Economic weakness is dragging on corporate earnings after output fell the most in three months in August. Kobe Steel Ltd. has cut its full-year operating profit forecast by 40 percent, citing a deceleration in the Chinese economy. Sony Corp., Japan’s biggest consumer electronics exporter, last month had its credit rating lowered by Standard & Poor’s on concern over the Tokyo-based company’s earnings outlook.
Sustained strength in the nation’s currency is hurting exporters. The yen was at 78.55 per dollar as of 5:37 p.m. in Tokyo, about 4 percent from the postwar high of 75.35 reached in October 2011.
Takehiko Nakao, the nation’s top currency official, said yesterday in an interview that Japan’s stance on intervening in the currency market is unchanged after the Cabinet reshuffle that saw Jojima appointed.

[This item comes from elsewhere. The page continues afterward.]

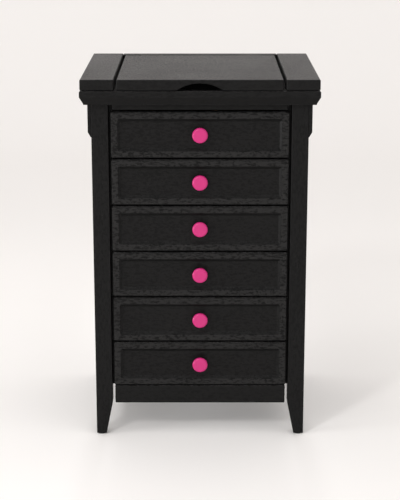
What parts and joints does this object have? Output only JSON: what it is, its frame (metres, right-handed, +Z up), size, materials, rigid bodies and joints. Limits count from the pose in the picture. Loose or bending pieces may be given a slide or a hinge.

“The yen’s recent appreciation is one-sided and doesn’t reflect the state of the Japanese economy,” Jojima said in a separate interview. “We are ready to take bold action, and of course we will explain our view on this issue to the G-7,” he said, referring to a meeting of the Group of Seven nations in Tokyo next week.
Not everyone thinks that Japan should seek to contain the currency, with Eisuke Sakakibara, the former Ministry of Finance official known as Mr Yen, this week describing such efforts as pointless.
“Japan shouldn’t intervene,” Sakakibara said in an interview in Tokyo on Oct. 2. “The U.S. is against it, so it wouldn’t be effective. It’s not like 1995.”
Elsewhere in the Asia-Pacific region, Australia reported August retail sales that were below economists’ estimates, while a gauge of service industries rose to a seven-month high in India.
The Bank of England is expected to keep benchmark interest rates and its asset purchase target unchanged at a meeting today, according to the median estimates of economists in Bloomberg News surveys. The European Central Bank will keep its key interest rate at a record low of 0.75 percent, another survey indicates.